__Directions__
Reproduce the listing below verbatim.

__Given information__
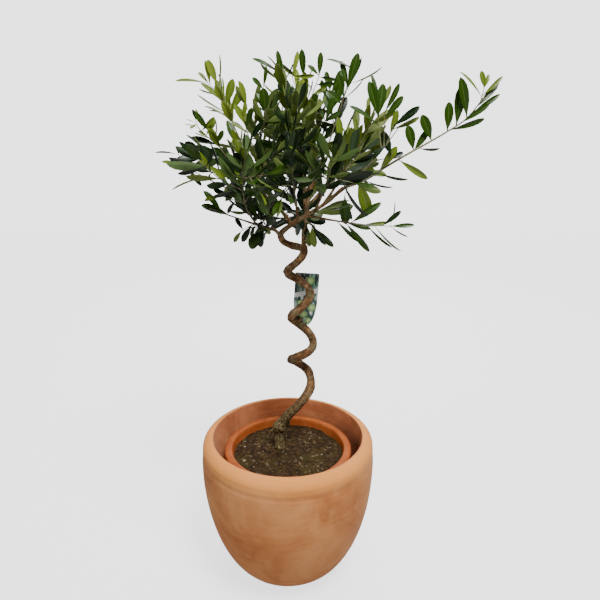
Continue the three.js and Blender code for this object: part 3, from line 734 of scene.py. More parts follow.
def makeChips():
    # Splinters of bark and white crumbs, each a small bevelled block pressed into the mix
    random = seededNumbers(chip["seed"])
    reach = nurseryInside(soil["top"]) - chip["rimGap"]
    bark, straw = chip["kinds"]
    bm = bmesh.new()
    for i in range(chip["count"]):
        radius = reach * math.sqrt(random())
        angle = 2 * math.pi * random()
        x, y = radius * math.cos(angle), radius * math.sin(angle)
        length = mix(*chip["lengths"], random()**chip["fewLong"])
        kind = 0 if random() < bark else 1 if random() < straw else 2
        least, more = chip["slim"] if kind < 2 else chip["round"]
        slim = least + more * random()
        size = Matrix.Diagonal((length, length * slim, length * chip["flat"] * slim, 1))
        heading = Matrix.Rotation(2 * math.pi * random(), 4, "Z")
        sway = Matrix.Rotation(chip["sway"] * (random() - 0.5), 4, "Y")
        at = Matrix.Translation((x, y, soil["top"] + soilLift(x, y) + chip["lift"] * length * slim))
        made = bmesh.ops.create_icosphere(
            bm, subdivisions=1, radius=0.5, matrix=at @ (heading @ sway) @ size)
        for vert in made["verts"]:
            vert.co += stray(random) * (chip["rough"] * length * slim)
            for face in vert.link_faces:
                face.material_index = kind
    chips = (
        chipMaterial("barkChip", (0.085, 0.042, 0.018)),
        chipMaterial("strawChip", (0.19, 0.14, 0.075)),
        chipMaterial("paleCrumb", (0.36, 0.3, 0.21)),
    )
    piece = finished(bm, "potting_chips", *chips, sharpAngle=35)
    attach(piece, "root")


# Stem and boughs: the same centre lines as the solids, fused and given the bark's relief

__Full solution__
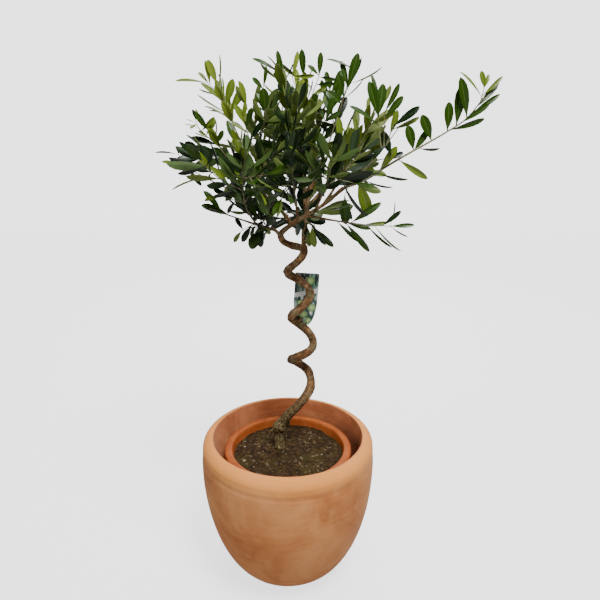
Continue the three.js and Blender code for this object: part 3, from line 734 of scene.py. More parts follow.
def makeChips():
    # Splinters of bark and white crumbs, each a small bevelled block pressed into the mix
    random = seededNumbers(chip["seed"])
    reach = nurseryInside(soil["top"]) - chip["rimGap"]
    bark, straw = chip["kinds"]
    bm = bmesh.new()
    for i in range(chip["count"]):
        radius = reach * math.sqrt(random())
        angle = 2 * math.pi * random()
        x, y = radius * math.cos(angle), radius * math.sin(angle)
        length = mix(*chip["lengths"], random()**chip["fewLong"])
        kind = 0 if random() < bark else 1 if random() < straw else 2
        least, more = chip["slim"] if kind < 2 else chip["round"]
        slim = least + more * random()
        size = Matrix.Diagonal((length, length * slim, length * chip["flat"] * slim, 1))
        heading = Matrix.Rotation(2 * math.pi * random(), 4, "Z")
        sway = Matrix.Rotation(chip["sway"] * (random() - 0.5), 4, "Y")
        at = Matrix.Translation((x, y, soil["top"] + soilLift(x, y) + chip["lift"] * length * slim))
        made = bmesh.ops.create_icosphere(
            bm, subdivisions=1, radius=0.5, matrix=at @ (heading @ sway) @ size)
        for vert in made["verts"]:
            vert.co += stray(random) * (chip["rough"] * length * slim)
            for face in vert.link_faces:
                face.material_index = kind
    chips = (
        chipMaterial("barkChip", (0.085, 0.042, 0.018)),
        chipMaterial("strawChip", (0.19, 0.14, 0.075)),
        chipMaterial("paleCrumb", (0.36, 0.3, 0.21)),
    )
    piece = finished(bm, "potting_chips", *chips, sharpAngle=35)
    attach(piece, "root")


# Stem and boughs: the same centre lines as the solids, fused and given the bark's relief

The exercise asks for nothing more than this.